### WHAT YOU HAVE TO DO
From the listing below, copy only the lines running from the line that contains "barrel = outside.cut(hollow).fuse(lip_web())" to the line that contains "shown = obj.evaluated_get(depsgraph)", both included.

+ + +

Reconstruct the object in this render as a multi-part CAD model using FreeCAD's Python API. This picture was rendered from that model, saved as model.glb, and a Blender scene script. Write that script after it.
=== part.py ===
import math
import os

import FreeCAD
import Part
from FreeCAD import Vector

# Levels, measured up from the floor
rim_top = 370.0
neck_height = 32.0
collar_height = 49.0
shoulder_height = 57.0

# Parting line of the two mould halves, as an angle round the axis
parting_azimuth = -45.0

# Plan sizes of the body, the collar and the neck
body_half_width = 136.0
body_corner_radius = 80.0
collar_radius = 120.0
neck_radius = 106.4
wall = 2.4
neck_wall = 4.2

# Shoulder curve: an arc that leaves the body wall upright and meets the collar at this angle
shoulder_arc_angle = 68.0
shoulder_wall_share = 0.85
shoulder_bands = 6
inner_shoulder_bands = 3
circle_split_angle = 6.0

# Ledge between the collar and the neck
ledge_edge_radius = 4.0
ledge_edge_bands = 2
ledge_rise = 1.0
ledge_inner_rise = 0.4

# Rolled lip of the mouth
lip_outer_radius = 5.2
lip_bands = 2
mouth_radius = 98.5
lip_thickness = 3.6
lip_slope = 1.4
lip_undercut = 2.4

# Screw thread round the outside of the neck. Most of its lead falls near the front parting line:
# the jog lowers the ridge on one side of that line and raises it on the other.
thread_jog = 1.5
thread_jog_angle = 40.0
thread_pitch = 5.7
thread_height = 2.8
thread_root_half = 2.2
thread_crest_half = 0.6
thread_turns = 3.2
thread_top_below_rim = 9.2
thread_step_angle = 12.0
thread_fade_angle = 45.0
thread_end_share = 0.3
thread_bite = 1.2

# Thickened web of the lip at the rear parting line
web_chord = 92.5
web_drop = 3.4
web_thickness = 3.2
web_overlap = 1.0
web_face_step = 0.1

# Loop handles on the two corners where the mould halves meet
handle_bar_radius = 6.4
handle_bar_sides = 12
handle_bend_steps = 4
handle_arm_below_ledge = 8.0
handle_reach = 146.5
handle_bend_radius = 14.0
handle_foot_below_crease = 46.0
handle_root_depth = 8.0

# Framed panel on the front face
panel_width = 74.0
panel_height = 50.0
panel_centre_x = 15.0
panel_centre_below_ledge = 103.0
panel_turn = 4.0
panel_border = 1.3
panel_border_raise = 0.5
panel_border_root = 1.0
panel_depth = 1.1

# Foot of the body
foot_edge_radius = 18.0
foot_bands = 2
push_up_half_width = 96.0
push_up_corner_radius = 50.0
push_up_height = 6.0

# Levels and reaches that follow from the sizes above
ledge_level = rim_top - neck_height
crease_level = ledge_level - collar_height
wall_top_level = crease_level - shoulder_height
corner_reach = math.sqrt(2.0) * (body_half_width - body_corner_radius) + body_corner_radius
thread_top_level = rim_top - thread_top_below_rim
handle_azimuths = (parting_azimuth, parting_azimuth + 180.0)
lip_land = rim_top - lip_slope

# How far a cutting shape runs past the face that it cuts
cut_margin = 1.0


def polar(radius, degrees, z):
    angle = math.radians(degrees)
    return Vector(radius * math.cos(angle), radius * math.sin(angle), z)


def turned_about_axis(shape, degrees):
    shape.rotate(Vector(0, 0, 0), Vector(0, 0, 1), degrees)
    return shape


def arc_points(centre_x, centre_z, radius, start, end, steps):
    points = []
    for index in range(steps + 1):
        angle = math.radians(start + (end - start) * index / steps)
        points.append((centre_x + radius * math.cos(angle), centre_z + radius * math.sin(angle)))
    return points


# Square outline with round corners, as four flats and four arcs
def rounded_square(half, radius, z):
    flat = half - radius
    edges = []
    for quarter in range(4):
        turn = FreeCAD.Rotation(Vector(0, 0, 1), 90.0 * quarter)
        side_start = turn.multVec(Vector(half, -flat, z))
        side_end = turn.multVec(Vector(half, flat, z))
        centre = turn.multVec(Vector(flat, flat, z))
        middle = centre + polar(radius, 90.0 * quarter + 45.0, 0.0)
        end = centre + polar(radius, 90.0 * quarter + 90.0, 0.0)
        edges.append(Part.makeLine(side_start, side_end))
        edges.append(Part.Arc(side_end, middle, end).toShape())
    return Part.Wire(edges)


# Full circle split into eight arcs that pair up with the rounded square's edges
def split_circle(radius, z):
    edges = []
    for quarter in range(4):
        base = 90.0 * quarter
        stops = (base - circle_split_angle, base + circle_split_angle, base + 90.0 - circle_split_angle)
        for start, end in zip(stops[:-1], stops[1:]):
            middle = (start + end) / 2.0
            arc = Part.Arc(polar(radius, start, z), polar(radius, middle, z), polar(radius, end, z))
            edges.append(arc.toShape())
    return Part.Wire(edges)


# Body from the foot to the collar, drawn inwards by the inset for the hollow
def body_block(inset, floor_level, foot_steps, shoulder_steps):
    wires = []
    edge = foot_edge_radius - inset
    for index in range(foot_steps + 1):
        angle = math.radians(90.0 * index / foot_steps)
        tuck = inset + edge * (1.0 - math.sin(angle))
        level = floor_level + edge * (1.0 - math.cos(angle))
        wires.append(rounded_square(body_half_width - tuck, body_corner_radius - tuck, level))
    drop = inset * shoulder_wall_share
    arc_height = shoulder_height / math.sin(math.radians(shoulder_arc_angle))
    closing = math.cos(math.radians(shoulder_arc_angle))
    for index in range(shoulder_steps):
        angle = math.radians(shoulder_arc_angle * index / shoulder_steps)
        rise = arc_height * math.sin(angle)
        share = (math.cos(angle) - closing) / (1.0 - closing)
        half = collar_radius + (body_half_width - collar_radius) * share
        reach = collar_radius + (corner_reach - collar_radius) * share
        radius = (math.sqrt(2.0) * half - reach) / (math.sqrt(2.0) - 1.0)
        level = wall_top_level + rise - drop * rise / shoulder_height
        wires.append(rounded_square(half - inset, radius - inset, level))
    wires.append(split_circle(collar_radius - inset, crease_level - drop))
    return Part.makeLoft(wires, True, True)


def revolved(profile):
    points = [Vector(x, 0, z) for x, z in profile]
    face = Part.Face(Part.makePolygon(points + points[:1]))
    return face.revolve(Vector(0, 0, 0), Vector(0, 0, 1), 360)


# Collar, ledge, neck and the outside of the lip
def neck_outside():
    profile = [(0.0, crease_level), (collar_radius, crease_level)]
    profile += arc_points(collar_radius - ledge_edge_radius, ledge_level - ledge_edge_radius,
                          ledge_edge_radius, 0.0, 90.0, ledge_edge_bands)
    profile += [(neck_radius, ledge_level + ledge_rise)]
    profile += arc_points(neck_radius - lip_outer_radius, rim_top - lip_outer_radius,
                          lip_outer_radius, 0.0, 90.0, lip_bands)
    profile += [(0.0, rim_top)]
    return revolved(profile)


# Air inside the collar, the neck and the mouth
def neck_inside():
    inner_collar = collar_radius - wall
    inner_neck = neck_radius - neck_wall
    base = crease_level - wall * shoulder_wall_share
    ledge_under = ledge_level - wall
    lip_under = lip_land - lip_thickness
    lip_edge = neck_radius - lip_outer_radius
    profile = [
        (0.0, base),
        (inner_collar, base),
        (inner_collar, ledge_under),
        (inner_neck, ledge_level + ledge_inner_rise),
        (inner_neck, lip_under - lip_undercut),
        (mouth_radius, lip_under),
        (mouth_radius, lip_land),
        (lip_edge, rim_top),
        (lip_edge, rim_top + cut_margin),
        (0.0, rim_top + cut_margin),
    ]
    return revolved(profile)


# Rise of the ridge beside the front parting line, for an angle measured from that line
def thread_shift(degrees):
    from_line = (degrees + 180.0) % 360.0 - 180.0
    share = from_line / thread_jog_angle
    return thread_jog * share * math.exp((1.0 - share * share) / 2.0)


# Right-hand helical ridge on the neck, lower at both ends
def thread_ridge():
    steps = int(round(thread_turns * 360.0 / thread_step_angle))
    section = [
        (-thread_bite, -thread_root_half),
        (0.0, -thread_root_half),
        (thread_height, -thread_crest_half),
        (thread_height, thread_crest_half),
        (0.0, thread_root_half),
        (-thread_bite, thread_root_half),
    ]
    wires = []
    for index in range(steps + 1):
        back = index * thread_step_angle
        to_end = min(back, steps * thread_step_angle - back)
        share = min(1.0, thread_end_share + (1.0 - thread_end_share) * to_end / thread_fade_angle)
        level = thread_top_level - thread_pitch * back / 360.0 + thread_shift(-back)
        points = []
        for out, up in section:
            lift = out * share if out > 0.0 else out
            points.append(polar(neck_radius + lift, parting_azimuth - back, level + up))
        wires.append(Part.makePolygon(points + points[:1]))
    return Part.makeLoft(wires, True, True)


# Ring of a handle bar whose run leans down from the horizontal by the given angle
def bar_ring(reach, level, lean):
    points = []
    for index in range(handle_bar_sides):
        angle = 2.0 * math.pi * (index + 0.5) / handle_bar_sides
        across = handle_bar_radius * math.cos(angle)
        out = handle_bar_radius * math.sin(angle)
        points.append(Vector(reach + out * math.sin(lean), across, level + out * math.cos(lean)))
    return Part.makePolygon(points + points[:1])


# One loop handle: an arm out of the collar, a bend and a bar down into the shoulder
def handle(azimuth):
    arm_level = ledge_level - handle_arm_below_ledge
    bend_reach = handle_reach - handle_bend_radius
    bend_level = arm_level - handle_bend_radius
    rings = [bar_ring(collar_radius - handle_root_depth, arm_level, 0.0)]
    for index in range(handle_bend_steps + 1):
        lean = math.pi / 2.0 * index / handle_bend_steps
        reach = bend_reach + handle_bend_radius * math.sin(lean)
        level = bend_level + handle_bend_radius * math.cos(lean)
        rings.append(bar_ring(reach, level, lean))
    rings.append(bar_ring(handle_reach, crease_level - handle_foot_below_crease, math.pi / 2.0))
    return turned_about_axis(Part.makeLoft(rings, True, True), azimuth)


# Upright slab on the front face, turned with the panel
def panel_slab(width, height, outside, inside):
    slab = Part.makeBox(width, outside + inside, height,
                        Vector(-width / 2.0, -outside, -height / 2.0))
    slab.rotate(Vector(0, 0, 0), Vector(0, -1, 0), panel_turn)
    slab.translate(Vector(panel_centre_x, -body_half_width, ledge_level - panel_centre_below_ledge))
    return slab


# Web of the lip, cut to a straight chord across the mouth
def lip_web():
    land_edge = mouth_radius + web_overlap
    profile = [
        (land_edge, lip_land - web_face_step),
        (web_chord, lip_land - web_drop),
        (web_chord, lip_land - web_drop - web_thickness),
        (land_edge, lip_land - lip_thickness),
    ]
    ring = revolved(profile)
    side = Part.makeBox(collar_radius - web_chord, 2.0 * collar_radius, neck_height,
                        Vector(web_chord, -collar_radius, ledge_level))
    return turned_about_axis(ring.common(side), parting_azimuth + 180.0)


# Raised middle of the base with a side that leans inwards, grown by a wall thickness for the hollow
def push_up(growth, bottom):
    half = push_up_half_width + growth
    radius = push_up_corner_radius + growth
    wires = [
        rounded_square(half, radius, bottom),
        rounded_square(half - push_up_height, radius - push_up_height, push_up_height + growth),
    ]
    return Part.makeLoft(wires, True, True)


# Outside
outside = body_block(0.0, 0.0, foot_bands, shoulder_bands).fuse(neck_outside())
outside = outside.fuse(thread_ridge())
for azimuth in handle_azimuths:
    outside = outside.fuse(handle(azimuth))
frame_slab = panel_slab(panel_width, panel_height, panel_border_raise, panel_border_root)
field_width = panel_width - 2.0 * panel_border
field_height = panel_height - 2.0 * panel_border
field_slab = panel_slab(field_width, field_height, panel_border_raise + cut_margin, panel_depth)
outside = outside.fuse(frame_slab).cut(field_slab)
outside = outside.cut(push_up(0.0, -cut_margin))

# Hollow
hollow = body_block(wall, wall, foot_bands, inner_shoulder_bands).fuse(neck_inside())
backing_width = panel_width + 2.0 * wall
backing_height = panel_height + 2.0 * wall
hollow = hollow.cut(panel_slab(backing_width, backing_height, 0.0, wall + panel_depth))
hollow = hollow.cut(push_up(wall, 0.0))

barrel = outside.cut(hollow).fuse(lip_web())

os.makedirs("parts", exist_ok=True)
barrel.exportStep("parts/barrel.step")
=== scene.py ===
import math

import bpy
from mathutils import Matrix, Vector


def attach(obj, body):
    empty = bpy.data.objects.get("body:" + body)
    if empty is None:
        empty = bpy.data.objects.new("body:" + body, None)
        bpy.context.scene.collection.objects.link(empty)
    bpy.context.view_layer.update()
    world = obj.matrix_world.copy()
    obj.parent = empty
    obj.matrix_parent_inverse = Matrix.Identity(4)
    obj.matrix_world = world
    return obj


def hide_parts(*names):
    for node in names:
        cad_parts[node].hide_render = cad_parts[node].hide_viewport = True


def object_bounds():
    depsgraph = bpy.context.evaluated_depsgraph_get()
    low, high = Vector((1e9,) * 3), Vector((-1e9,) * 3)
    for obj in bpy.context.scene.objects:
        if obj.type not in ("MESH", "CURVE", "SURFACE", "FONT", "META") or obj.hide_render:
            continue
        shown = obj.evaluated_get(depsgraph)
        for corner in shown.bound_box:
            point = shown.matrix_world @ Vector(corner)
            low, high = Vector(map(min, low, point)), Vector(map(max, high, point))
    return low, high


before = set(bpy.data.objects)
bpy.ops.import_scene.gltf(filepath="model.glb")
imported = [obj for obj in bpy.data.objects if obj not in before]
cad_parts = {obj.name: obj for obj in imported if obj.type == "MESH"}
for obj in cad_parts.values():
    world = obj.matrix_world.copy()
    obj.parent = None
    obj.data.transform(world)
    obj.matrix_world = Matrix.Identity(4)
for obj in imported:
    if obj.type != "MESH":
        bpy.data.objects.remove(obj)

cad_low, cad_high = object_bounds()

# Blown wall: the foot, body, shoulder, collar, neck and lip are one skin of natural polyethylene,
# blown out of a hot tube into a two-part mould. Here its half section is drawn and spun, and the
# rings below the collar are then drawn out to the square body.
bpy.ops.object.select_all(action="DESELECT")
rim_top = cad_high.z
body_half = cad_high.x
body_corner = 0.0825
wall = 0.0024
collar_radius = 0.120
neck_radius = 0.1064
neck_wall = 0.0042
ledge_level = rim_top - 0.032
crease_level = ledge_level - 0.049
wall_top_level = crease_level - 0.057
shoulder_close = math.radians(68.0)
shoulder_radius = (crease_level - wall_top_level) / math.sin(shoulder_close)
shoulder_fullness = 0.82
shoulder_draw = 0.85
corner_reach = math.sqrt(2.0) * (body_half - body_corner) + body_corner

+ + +

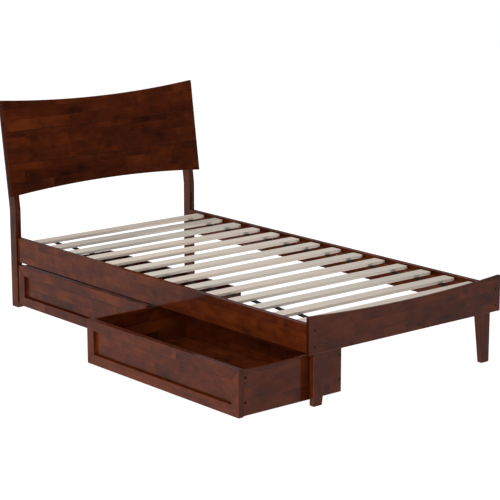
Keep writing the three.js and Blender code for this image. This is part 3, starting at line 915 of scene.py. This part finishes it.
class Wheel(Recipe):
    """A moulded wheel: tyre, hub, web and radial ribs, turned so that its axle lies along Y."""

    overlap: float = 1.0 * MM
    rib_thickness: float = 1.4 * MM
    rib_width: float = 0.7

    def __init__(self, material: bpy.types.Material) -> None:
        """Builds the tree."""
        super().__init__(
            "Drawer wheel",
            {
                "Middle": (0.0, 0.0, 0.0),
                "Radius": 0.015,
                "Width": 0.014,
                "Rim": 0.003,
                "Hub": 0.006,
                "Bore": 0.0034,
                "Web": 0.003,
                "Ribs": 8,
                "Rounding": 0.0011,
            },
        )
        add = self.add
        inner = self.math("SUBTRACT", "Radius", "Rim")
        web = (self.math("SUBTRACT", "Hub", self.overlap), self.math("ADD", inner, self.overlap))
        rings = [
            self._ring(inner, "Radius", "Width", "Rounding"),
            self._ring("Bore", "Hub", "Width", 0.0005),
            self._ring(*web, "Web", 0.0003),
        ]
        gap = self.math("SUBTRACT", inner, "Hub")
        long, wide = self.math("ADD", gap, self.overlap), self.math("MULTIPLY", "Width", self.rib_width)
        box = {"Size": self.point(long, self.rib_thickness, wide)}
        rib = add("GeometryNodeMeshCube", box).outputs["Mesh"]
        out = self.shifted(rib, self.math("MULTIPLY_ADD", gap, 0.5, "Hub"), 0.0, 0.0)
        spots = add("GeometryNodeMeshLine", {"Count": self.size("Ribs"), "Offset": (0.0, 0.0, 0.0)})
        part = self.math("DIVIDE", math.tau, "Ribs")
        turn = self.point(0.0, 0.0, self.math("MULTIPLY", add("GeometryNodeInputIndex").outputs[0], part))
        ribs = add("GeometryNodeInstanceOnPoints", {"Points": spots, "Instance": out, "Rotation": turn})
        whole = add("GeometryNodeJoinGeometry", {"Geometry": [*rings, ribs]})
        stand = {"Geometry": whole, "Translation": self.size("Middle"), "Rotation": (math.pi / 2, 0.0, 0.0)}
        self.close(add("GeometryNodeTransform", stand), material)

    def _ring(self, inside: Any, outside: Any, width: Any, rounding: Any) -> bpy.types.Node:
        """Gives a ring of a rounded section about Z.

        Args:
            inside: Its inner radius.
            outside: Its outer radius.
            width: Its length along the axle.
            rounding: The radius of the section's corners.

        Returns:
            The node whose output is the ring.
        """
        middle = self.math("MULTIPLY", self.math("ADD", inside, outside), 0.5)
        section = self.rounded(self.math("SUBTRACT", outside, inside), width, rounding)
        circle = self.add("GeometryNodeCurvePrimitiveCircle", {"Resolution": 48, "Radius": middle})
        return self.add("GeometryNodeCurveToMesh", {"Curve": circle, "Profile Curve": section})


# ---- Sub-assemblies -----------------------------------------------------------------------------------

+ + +

### PROBLEM SOLUTION
barrel = outside.cut(hollow).fuse(lip_web())

os.makedirs("parts", exist_ok=True)
barrel.exportStep("parts/barrel.step")
=== scene.py ===
import math

import bpy
from mathutils import Matrix, Vector


def attach(obj, body):
    empty = bpy.data.objects.get("body:" + body)
    if empty is None:
        empty = bpy.data.objects.new("body:" + body, None)
        bpy.context.scene.collection.objects.link(empty)
    bpy.context.view_layer.update()
    world = obj.matrix_world.copy()
    obj.parent = empty
    obj.matrix_parent_inverse = Matrix.Identity(4)
    obj.matrix_world = world
    return obj


def hide_parts(*names):
    for node in names:
        cad_parts[node].hide_render = cad_parts[node].hide_viewport = True


def object_bounds():
    depsgraph = bpy.context.evaluated_depsgraph_get()
    low, high = Vector((1e9,) * 3), Vector((-1e9,) * 3)
    for obj in bpy.context.scene.objects:
        if obj.type not in ("MESH", "CURVE", "SURFACE", "FONT", "META") or obj.hide_render:
            continue
        shown = obj.evaluated_get(depsgraph)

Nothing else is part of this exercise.